Understanding the origin of Tabula Rasa-induced defects in n-type Cz c-Si: The case of nitrogen atmosphere

Phosphorus-doped Czochralski-grown silicon (Cz-Si) has been gaining market share in the large-scale manufacturing of high-efficiency silicon (Si)-based photovoltaic (PV) devices thanks to higher carrier lifetimes than their boron-doped counterpart. However, the fabrication of n-type Cz-Si based solar cells often requires process steps with much higher temperatures and longer times than p-type Silicon. Defect interaction with the high temperatures during such processes tend to be detrimental to the n-type Cz-Si carrier lifetime, therefore limiting the final device efficiency. Short thermal anneals before cell processing, known as Tabula Rasa (TR), have been proposed to mitigate the thermally induced lifetime degradation during n-type Cz-Si solar cell fabrication. This work thoroughly investigates the defects responsible for the lifetime degradation after TR in a N₂ atmosphere treatment. We use temperature-injection-dependent lifetime spectroscopy and the thickness variation method to decouple the effects of TR treatment in the bulk and the surface of the n-type Cz-Si wafers.

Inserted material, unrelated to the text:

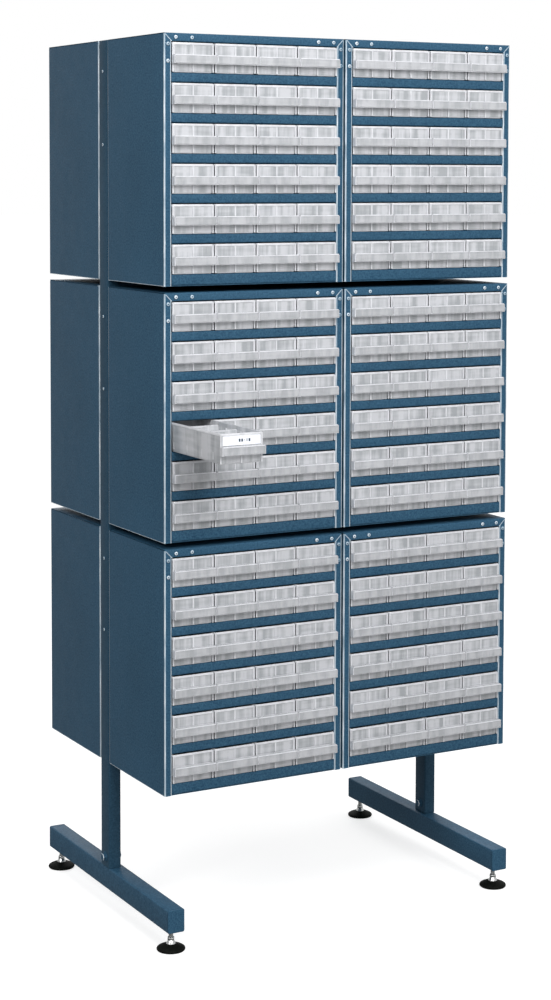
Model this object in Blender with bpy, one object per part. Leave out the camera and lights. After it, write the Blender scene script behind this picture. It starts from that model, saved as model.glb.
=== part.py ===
"""Double-sided stand of small-parts drawer cabinets.

Twelve sheet-steel cabinets hang back to back on a steel stand, three tiers high and two stacks wide.
Each holds six rows of four clear plastic drawers. The front left cabinet of the middle tier has 24
separate sliding drawers, and one of them is pulled out. In each other cabinet the drawers are joined
into one bank. The stand has two uprights, three cross rails, two foot beams and four levelling feet.

Frame: metres, +X to the right, +Y to the rear, +Z up. The floor is z = 0. The origin is the middle of
the base of the bounding box, which the pulled-out drawer moves forward from the middle of the stand.
"""

import math

import bmesh
import bpy
from mathutils import Matrix

# Clearance between parts that touch
GAP = 0.0003

# Cabinet casing of folded sheet
CABINET_WIDTH = 0.357
CABINET_DEPTH = 0.237
CABINET_HEIGHT = 0.435
SHEET = 0.0012
SIDE_FLANGE = 0.014
TOP_FLANGE = 0.0145
LIP_HEIGHT = 0.016
OPENING_HEIGHT = 0.0534
SHELF_TO_BACK = 0.0045
ROWS = 6
COLUMNS = 4

# Arrangement of the cabinets, and the one with separate drawers
TIERS = ("lower", "middle", "upper")
TIER_PITCH = 0.4465
STACKS = {"left": -1, "right": 1}
STACK_GAP = 0.004
WORKING_CABINET = ("front", "left", "middle")

# Drawer, measured from the cabinet's front plane and the top of its shelf
TRAY_PLAY = 0.0036
TRAY_LENGTH = 0.2245
TRAY_HEIGHT = 0.0515
TRAY_WALL = 0.0016
TRAY_PROUD = 0.001
LEDGE_PLAY = 0.0008
LEDGE_DEPTH = 0.012
LEDGE_BOTTOM = 0.0155
LEDGE_TOP = 0.031
DRAWER_OPEN = 0.180
OPEN_DRAWER = (4, 1)

# Dividers of the open drawer
DIVIDER_THICKNESS = 0.0016
DIVIDER_HEIGHT = 0.044
DIVIDERS = {"front_divider": 0.085, "rear_divider": 0.155}

# Spine that joins the drawers of a bank behind the shelves
SPINE_THICKNESS = 0.002
SPINE_WIDTH = 0.250
SPINE_OVERLAP = 0.001

# Stand of rectangular tube
TUBE_WALL = 0.002
UPRIGHT_WIDTH = 0.024
UPRIGHT_DEPTH = 0.037
RAIL_HEIGHT = 0.060
RAIL_ABOVE_CABINET = 0.0055
BEAM_WIDTH = 0.032
BEAM_HEIGHT = 0.041
BEAM_OVERHANG = 0.013
LEG_HEIGHT = 0.200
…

Using the defect parameter contour mapping (DPCM), we identify the defect energy level (E_t) and the capture cross-section ratio (k) of the most likely process-induced defect, which aligns with previously proposed Si vacancy-associated defects. The DPCM reveals that these vacancy-associated defects have a shallow energy level E_t − E_v ∼0.13 eV and very efficient electron capture cross section k∼600. Unexpectedly, the bulk degradation due to vacancy defects in the volume of the wafer, is accompanied by a significant increase in the surface recombination as well. Through evaluating the surface recombination velocity temperature- and injection dependence, we show that after TR, at room temperature and for an injection level of 10¹⁵ cm⁻³, in a wafer passivated with a-Si:H(i) the surface recombination dominates the overall lifetime response. We hypothesize that the near surface vacancy-associated bulk defects play a role in lowering the electron diffusion current into the a-Si:H(i) from the c-Si(n) reducing the field-effect passivation.